ProCam X (HD Camera Pro)
($4.99 for Android phones only; requires Android 5.0 or later with camera2 API enabled by your phone's vendor)
Hailed by Androidcentral as the best overall camera app for Android, this affordable software delivers full control over exposure, focus, white balance, ISO and other DLSR camera features and supports 4K video recording.
Snapseed (free for iPhone and Android)
This free photo editing app offers a range of editable preset filters and permits you to create your own filters from scratch. Its 29 tools and filters include those for healing, brush, structure, HDR and perspective. It opens JPG and RAW files, lets you save your personal looks and apply them to new photos later, includes a selective filter brush and all styles can be tweaked with precise control.
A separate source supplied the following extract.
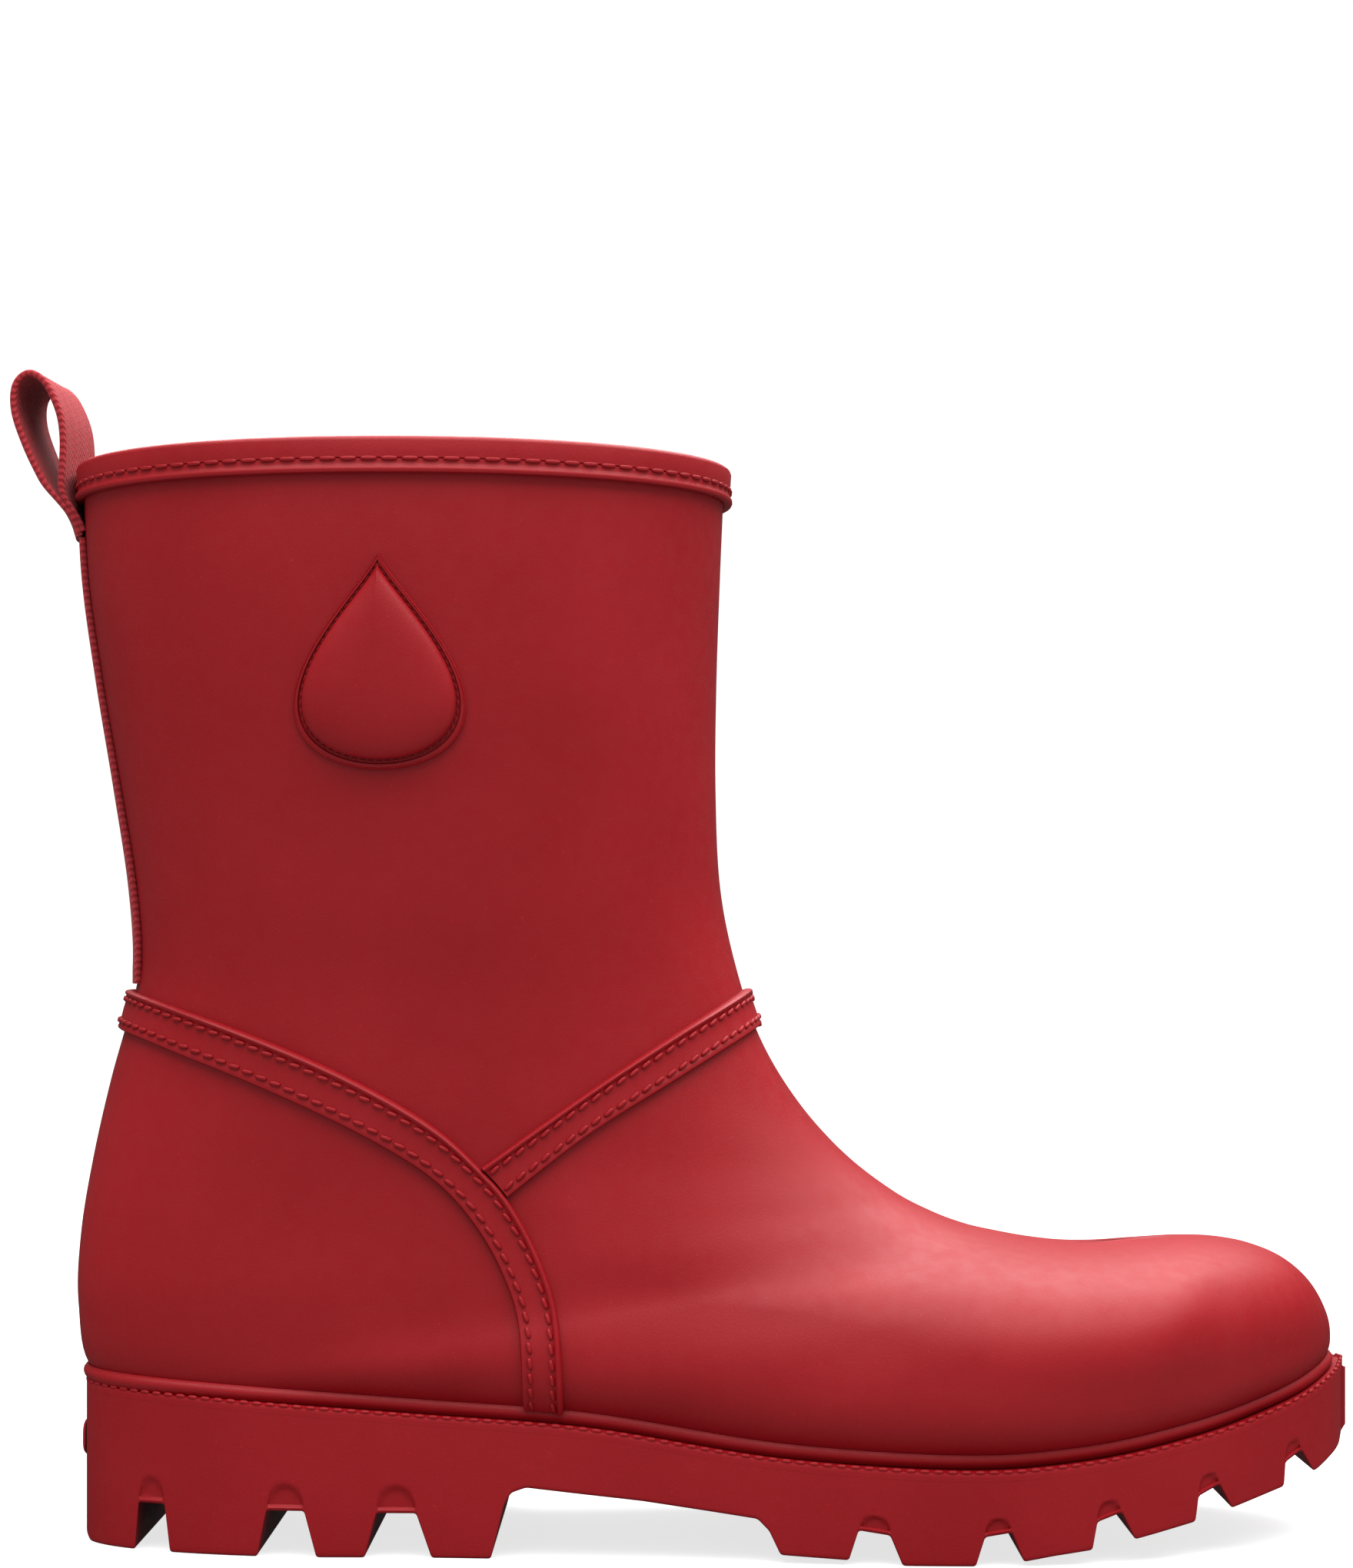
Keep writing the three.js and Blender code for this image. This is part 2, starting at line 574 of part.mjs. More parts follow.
function shank() {
  return mesh('shank', shankHollow(0), 0x8f9398, 0.35, 0.9);
}

// ---------------------------------------------------------------- the boot

const boot = new THREE.Group();
boot.name = 'rain_boot';
boot.add(
  upperShell(), sockLining(), toePuff(), heelCounter(), insoleBoard(), footbed(), footbedCover(),
  collarBand(), collarBead(), counterStrap(), instepStrap(), emblemBase(), emblemCushion(),
  backstayWebbing(), pullLoop(),
  randBead(), welt(), outsole(), heelTab(), heelFiller(), forefootFiller(), shank(),
);
boot.position.x = -HEEL_CENTRE;

export default boot;
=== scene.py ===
import math

import bmesh
import bpy
import numpy as np
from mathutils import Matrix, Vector


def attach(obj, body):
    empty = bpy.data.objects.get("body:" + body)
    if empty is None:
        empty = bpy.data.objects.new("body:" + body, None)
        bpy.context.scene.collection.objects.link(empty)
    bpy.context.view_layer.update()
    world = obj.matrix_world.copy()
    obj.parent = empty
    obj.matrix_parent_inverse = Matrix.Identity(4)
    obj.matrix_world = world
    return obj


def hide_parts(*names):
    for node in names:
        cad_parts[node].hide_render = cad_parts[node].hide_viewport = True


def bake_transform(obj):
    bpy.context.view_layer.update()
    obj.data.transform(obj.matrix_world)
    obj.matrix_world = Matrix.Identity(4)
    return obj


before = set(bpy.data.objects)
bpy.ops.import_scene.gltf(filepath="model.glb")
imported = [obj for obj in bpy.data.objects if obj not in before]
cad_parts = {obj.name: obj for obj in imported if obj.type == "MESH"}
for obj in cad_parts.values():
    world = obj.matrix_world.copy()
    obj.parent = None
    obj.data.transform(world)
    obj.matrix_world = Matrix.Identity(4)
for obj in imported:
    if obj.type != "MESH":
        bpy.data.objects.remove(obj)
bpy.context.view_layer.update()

HEEL_CENTRE = 35
SHAFT_TOP = 241.6
GAP = 0.3
WALL = 2.4
LINING = 1
STIFFENER = 1.3
STIFFENER_TOP = 92
STIFFENER_FADE = 24
WEBBING = 1.4
WEBBING_WIDTH = 25
WELT = 2
FLANGE = 3.2
HEEL_FLANGE = 0.6
RAND = 3.4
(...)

VSCO: Photo & Video Editor (free for iPhone and Android)
In addition to the usual editing tools for adjustments, cropping, borders and vignettes, VSCO allows you to adjust exposure, contrast, temperature — even skin tones. Its free photo editor comes with 10 free VSCO presets, and a VSCO membership (free for 1 week, then $19.99/year) comes with VSCO's complete library of 200+ filter presets for recreating vintage film looks by Kodak, Fuji, Agfa, and others, apply advanced photo editing tools like HSL and Split Tone, use Borders to frame your images with a touch of color and more.
Photoshop Express Photo Editor (free for iPhone and Android)
Delivering a full selection of free photo effects and editing features, this powerhouse photo editor lets you personalize your experiences with borders and text, enhance color and imagery, create picture collages, make quick fixes and more. Packs photo filters and effects; retouching tools for adjusting facial orientation and removing blemishes; resources for applying blur, removing noise and correcting perspective and more.